> **DATA EXCERPT**
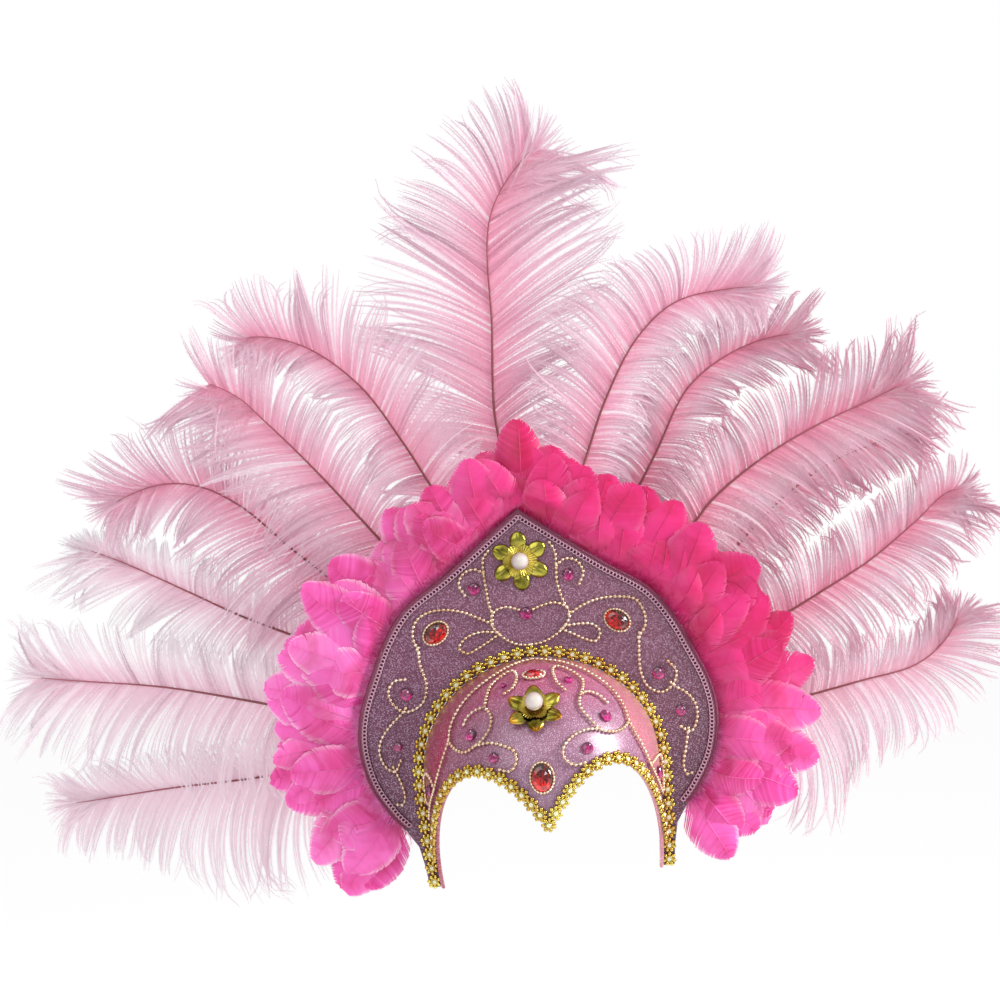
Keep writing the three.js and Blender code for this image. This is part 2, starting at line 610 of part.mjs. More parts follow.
// Matrix of a flat piece seated on the cap, its x axis level
function capSeat(angle, z, lift) {
  const foot = capPoint(angle, z);
  const normal = capNormal(foot.x, foot.y, foot.z);
  const level = new THREE.Vector3(0, 0, 1).cross(normal);
  return frameAt(foot.clone().addScaledVector(normal, lift), level, normal);
}

function capStone(stone) {
  const geometry = stoneGeometry(stone.w, stone.h, stone.rim);
  geometry.applyMatrix4(capSeat(stone.angle, stone.z, CLEAR));
  return geometry;
}

// Flowers and pearls

const FLOWER_PETALS = 6;
const PEARL_RADIUS = 6;
const FLOWER_HUB_HEIGHT = 3.4;
const FLOWER_HUB_RADIUS = 8;
const PETAL_START = 4;        // from the flower's centre
const PETAL_HALF_WIDTH = 5.8;
const PETAL_HALF_HEIGHT = 2;
const PETAL_MIDDLE = 2.3;     // height of a petal's middle above the flower's back

// Six domed petals fused to a hub, lying flat with its back at z = 0
function flowerGeometry(radius, firstTurn) {
  const sides = 8;
  const hub = new THREE.CylinderGeometry(FLOWER_HUB_RADIUS, FLOWER_HUB_RADIUS, FLOWER_HUB_HEIGHT, sides);
  hub.rotateX(Math.PI / 2);
  hub.translate(0, 0, FLOWER_HUB_HEIGHT / 2);
  const pieces = [hub];
  const length = (radius - PETAL_START) / 2;
  for (let i = 0; i < FLOWER_PETALS; i += 1) {
    const petal = new THREE.SphereGeometry(1, 6, 4);
    petal.scale(PETAL_HALF_WIDTH, PETAL_HALF_HEIGHT, length);
    petal.rotateX(Math.PI / 2);
    petal.rotateZ(-Math.PI / 2);
    petal.translate(PETAL_START + length, 0, PETAL_MIDDLE);
    petal.rotateZ(THREE.MathUtils.degToRad(firstTurn) + (2 * Math.PI * i) / FLOWER_PETALS);
    pieces.push(petal);
  }
  return fuse(pieces);
}

function pearlGeometry() {
  const pearl = new THREE.SphereGeometry(PEARL_RADIUS, 9, 6);
  pearl.translate(0, 0, FLOWER_HUB_HEIGHT + CLEAR + PEARL_RADIUS);
  return pearl;
}

const PLATE_FLOWER_SEAT = frameAt(
  new THREE.Vector3(-1.6, -CLEAR, 65.3),
  new THREE.Vector3(1, 0, 0),
  new THREE.Vector3(0, -1, 0),
);
const CAP_FLOWER_SEAT = capSeat(-1.5, -29, CLEAR);

// Feathers

// Depth that leans the whole fan back between its root and its tips
function fanLean(x, z) {
  const radius = Math.hypot(x, z);
  const u = THREE.MathUtils.clamp((radius - FAN_NEAR) / (FAN_FAR - FAN_NEAR), 0, 1);
  return FAN_LEAN * Math.sin(Math.PI * u);
}

function tableAt(values, u) {
  const at = u * (values.length - 1);
  const low = Math.min(values.length - 2, Math.floor(at));
  return THREE.MathUtils.lerp(values[low], values[low + 1], at - low);
}

const BARB_SWEEP = 0.25;      // how far a barb's end lies ahead of its root, as a share of its reach
const LOCK_CUT = 0.8;         // depth of the cuts between the locks, as a share of the reach
const QUILL_STOPS = [0, 0.5, 0.9];

// Plume: a quill that leaves the ruff and a vane whose edges are cut into locks
function plumeGeometry(plume) {
  const quill = new THREE.LineCurve(new THREE.Vector2(...plume.root), new THREE.Vector2(...plume.spine[0]));
  const spine = new THREE.SplineCurve(plume.spine.map(([x, z]) => new THREE.Vector2(x, z)));
  const layerY = LAYER_FIRST_Y + LAYER_STEP * plume.layer;
  const depthAt = (p, out) => THREE.MathUtils.lerp(QUILL_ROOT_Y, layerY + fanLean(p.x, p.y), out);
  const ring = (p, tangent, left, right, half, out) => {
    const side = new THREE.Vector2(-tangent.y, tangent.x);
    const edge = (reach) => {
      const q = p.clone().addScaledVector(side, reach).addScaledVector(tangent, BARB_SWEEP * Math.abs(reach));
      return new THREE.Vector3(q.x, depthAt(q, out), q.y);
    };
    const y = depthAt(p, out);
    return [
      new THREE.Vector3(p.x, y - half, p.y),
      edge(left),
      new THREE.Vector3(p.x, y + half, p.y),
      edge(-right),
    ];
  };
  const along = quill.getTangent(0);
  const rings = QUILL_STOPS.map((u) => {
    const out = u / QUILL_STOPS[2];
    return ring(quill.getPoint(u), along, QUILL_RADIUS, QUILL_RADIUS, QUILL_RADIUS, out);
  });
  const stops = 2 * PLUME_LOCKS;
  for (let i = 0; i < stops; i += 1) {
    const u = i / stops;
    const even = i % 2 === 0;
    const half = VANE_HALF_DEPTH * (1 - u / 2);
    const left = (even ? LOCK_CUT : 1) * tableAt(plume.left, u);
    const right = (even ? 1 : LOCK_CUT) * tableAt(plume.right, u);
    rings.push(ring(spine.getPointAt(u), spine.getTangentAt(u), left, right, half, 1));
  }
  const start = quill.getPoint(0);
  const tip = spine.getPointAt(1);
  return loft([
    [new THREE.Vector3(start.x, QUILL_ROOT_Y, start.y)],
    ...rings,
    [new THREE.Vector3(tip.x, depthAt(tip, 1), tip.y)],
  ]);
}

// Point on the tape's centre line and the outward direction there: u runs from the left leg
// at -1 over the apex at 0 to the right leg at 1
function tapeAt(u) {
  const side = u < 0 ? -1 : 1;
  const legEnd = 0.845;
  const cornerSpan = 0.1;
  const half = outlineCurve();
  const at = Math.max(0.001, legEnd * Math.abs(u));
  const p = half.getPointAt(at);
  const t = half.getTangentAt(at);
  const normal = new THREE.Vector2(-t.y, t.x);
  const blend = Math.min(1, Math.abs(u) / cornerSpan);
  const direction = new THREE.Vector2(normal.x * blend * side, normal.y).normalize();
  const point = p.addScaledVector(normal, -BAND_INSET);
  if (blend < 1) point.x *= blend;
  return { point: new THREE.Vector2(point.x * side, point.y), outward: direction };
}

// Short broad feather from the tape outward, curling forward or back at its tip
function ruffFeather(root, outward, reach, planeY, tipY) {
  const side = new THREE.Vector2(-outward.y, outward.x);
  const ring = (u, halfWidth, halfThick) => {
    const y = planeY + (tipY - planeY) * u * u;
    const p = root.clone().addScaledVector(outward, reach * u);
    const edge = (w) => {
      const q = p.clone().addScaledVector(side, w);
      return new THREE.Vector3(q.x, y, q.y);
    };
    return [
      new THREE.Vector3(p.x, y - halfThick, p.y),
      edge(halfWidth),
      new THREE.Vector3(p.x, y + halfThick, p.y),
      edge(-halfWidth),
    ];
  };
  const tip = root.clone().addScaledVector(outward, reach);
  return loft([
    [new THREE.Vector3(root.x, RUFF_FOOT_Y, root.y)],
    ring(RUFF_BROAD_FROM, RUFF_HALF_WIDTH, RUFF_HALF_THICK),
    ring(RUFF_BROAD_TO, RUFF_HALF_WIDTH, RUFF_HALF_THICK),
    [new THREE.Vector3(tip.x, tipY, tip.y)],
  ]);
}

// One stretch of tape with its feathers; every other segment lies behind its neighbours
function ruffSegment(index) {
  const row = RUFF[index];
  const behind = index % 2 === 1;
  const span = 2 / RUFF.length;
  const start = -1 + span * index;
  const margin = 0.004;
  const stops = 4;
  const tape = [];
  for (let i = 0; i <= stops; i += 1) {
    const { point } = tapeAt(start + margin + (span - 2 * margin) * (i / stops));
    tape.push(new THREE.Vector3(point.x, PLATE_THICK + CLEAR + BAND_THICK / 2, point.y));
  }
  const curve = new THREE.CatmullRomCurve3(tape, false, 'centripetal');
  const pieces = [tubeAlong(curve, ovalShape(BAND_WIDTH, BAND_THICK, 4), 3)];
  for (let i = 0; i < RUFF_FEATHERS; i += 1) {
    const part = (i + 0.5) / RUFF_FEATHERS;
    const u = start + span * part;
    const { point, outward: direction } = tapeAt(u);
    const toLeg = u < 0 ? 1 - part : part;
    const turn = THREE.MathUtils.degToRad(row.turn * toLeg) * Math.sign(u);
    direction.rotateAround(new THREE.Vector2(), turn);
    const plane = behind ? RUFF_BEHIND_Y : RUFF_FOOT_Y;
    const tip = behind ? RUFF_BEHIND_TIP_Y : RUFF_FRONT_TIP_Y;
    pieces.push(ruffFeather(point, direction, row.reach + BAND_INSET, plane, tip + (i % 2)));
  }
  return fuse(pieces);
}

// Band round the back of the head, from one side of the cap to the other
function headBand() {
  const width = 12;
  const thick = 1.6;
  const back = 96;
  const z = -66;
  const points = [];
  const steps = 16;
  const half = CAP_HALF_WIDTH - CAP_WALL / 2;
  for (let i = 0; i <= steps; i += 1) {
    const turn = Math.PI * (i / steps);
    const y = PLATE_THICK + CLEAR + (back - PLATE_THICK) * Math.sin(turn);
    points.push(new THREE.Vector3(-half * Math.cos(turn), y, z));
  }
  const curve = new THREE.CatmullRomCurve3(points, false, 'centripetal');
  return tubeAlong(curve, ovalShape(thick, width, 4), 12);
}

// The headdress

const headdress = new THREE.Group();
headdress.name = 'feather_headdress';
headdress.position.z = SEAT_RISE;

headdress.add(named('cap', capShell(), 'cap_glitter'));
headdress.add(named('crest_plate', platePiece(), 'plate_glitter'));
headdress.add(named('edge_gimp', gimpPiece(), 'gimp_cord'));

const outFront = new THREE.Vector3(0, -1, 0);
headdress.add(named('arch_trim', linkTrim(archCurve(), ARCH_LINK_PITCH, () => outFront, CLEAR), 'gold'));
const capOut = (p) => capNormal(p.x, p.y, p.z);
headdress.add(named('brow_trim', linkTrim(browCurve(), BROW_LINK_PITCH, capOut, 2 * CLEAR), 'gold'));

for (const side of ['left', 'right']) {
  headdress.add(named(`plate_chain_${side}`, plateScrolls(PLATE_SCROLLS[side]), 'gold'));
  headdress.add(named(`cap_chain_${side}`, capScrolls(CAP_SCROLLS[side]), 'gold'));
}

const plateFlower = named('plate_flower', flowerGeometry(20.5, 30), 'gold');
plateFlower.applyMatrix4(PLATE_FLOWER_SEAT);
const platePearl = named('plate_pearl', pearlGeometry(), 'pearl');
platePearl.applyMatrix4(PLATE_FLOWER_SEAT);
const capFlower = named('cap_flower', flowerGeometry(19.5, 30), 'gold');
capFlower.applyMatrix4(CAP_FLOWER_SEAT);
const capPearl = named('cap_pearl', pearlGeometry(), 'pearl');
capPearl.applyMatrix4(CAP_FLOWER_SEAT);
headdress.add(plateFlower, platePearl, capFlower, capPearl);

for (const stone of PLATE_STONES) {
  headdress.add(named(stone.name, plateStone(stone), stone.rim > 0 ? 'red_stone' : 'magenta_stone'));
}
for (const stone of CAP_STONES) {
  headdress.add(named(stone.name, capStone(stone), stone.rim > 0 ? 'red_stone' : 'magenta_stone'));
}

RUFF.forEach((row, index) => {
  headdress.add(named(row.name, ruffSegment(index), 'ruff_feather'));
});

for (const plume of PLUMES) {
  headdress.add(named(plume.name, plumeGeometry(plume), 'plume_feather'));
}

headdress.add(named('head_band', headBand(), 'elastic'));

export default headdress;
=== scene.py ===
import math

import bmesh
import bpy
import numpy as np
from mathutils import Matrix, Vector


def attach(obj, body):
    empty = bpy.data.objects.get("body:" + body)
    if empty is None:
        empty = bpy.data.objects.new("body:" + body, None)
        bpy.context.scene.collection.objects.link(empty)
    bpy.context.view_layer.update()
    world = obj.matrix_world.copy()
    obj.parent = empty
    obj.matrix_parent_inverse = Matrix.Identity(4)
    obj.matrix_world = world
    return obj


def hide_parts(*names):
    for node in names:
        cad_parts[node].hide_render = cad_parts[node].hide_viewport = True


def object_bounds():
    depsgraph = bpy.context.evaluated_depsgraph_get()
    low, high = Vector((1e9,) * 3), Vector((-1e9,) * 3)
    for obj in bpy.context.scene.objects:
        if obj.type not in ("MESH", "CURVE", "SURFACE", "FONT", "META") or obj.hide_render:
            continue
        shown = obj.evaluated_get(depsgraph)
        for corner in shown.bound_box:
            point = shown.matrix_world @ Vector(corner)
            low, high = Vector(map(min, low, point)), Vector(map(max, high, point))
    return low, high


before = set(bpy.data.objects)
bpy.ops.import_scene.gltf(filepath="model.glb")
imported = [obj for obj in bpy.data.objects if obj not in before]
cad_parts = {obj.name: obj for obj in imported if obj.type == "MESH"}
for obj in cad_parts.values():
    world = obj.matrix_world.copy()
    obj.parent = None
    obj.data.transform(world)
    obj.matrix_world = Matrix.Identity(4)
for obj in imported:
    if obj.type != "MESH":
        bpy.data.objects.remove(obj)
cad_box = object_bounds()

# Carnival feather headdress. Lengths are millimetres, turned to metres when a mesh is made.
# X is to the right as seen from the front, the front faces -Y, Z is up.
# Tables count heights from RISE above the crown seat, which is the origin.

MM = 0.001
RISE = 3.6
CLEAR = 0.3             # gap kept between neighbouring pieces
CAP_WALL = 2.5
CAP_HALF_WIDTH = 79.8
CAP_DEPTH = 95.0
CAP_HEIGHT = 70.9
CAP_FOOT_Z = -72.0
TIP_Z = -150.0
TIP_TUCK = 0.05         # share by which the cap is narrower at its lower tips
PLATE_THICK = 3.0
GIMP_WIDTH = 7.0
ARCH_HALF_WIDTH = 84.0
ARCH_HEIGHT = 79.2
ARCH_FOOT_Z = -76.0
ARCH_LINK_PITCH = 9.4
BROW_LINK_PITCH = 8.6
BAND_INSET = 9.0        # from the plate's edge in to where the feathers are fixed
QUILL_ROOT_Y = 4.9
LAYER_FIRST_Y = 21.0
LAYER_STEP = 11.0
FAN_NEAR = 110.0        # the plumes bow back by FAN_LEAN between these distances from the middle
FAN_FAR = 385.0
FAN_LEAN = 12.0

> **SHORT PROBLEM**
Transcribe word for word the lines from the one holding "RUFF.forEach((row, index) =>" through the one holding "obj.parent = None". Include both, and add nothing.

> **EXERCISE SOLUTION**
RUFF.forEach((row, index) => {
  headdress.add(named(row.name, ruffSegment(index), 'ruff_feather'));
});

for (const plume of PLUMES) {
  headdress.add(named(plume.name, plumeGeometry(plume), 'plume_feather'));
}

headdress.add(named('head_band', headBand(), 'elastic'));

export default headdress;
=== scene.py ===
import math

import bmesh
import bpy
import numpy as np
from mathutils import Matrix, Vector


def attach(obj, body):
    empty = bpy.data.objects.get("body:" + body)
    if empty is None:
        empty = bpy.data.objects.new("body:" + body, None)
        bpy.context.scene.collection.objects.link(empty)
    bpy.context.view_layer.update()
    world = obj.matrix_world.copy()
    obj.parent = empty
    obj.matrix_parent_inverse = Matrix.Identity(4)
    obj.matrix_world = world
    return obj


def hide_parts(*names):
    for node in names:
        cad_parts[node].hide_render = cad_parts[node].hide_viewport = True


def object_bounds():
    depsgraph = bpy.context.evaluated_depsgraph_get()
    low, high = Vector((1e9,) * 3), Vector((-1e9,) * 3)
    for obj in bpy.context.scene.objects:
        if obj.type not in ("MESH", "CURVE", "SURFACE", "FONT", "META") or obj.hide_render:
            continue
        shown = obj.evaluated_get(depsgraph)
        for corner in shown.bound_box:
            point = shown.matrix_world @ Vector(corner)
            low, high = Vector(map(min, low, point)), Vector(map(max, high, point))
    return low, high


before = set(bpy.data.objects)
bpy.ops.import_scene.gltf(filepath="model.glb")
imported = [obj for obj in bpy.data.objects if obj not in before]
cad_parts = {obj.name: obj for obj in imported if obj.type == "MESH"}
for obj in cad_parts.values():
    world = obj.matrix_world.copy()
    obj.parent = None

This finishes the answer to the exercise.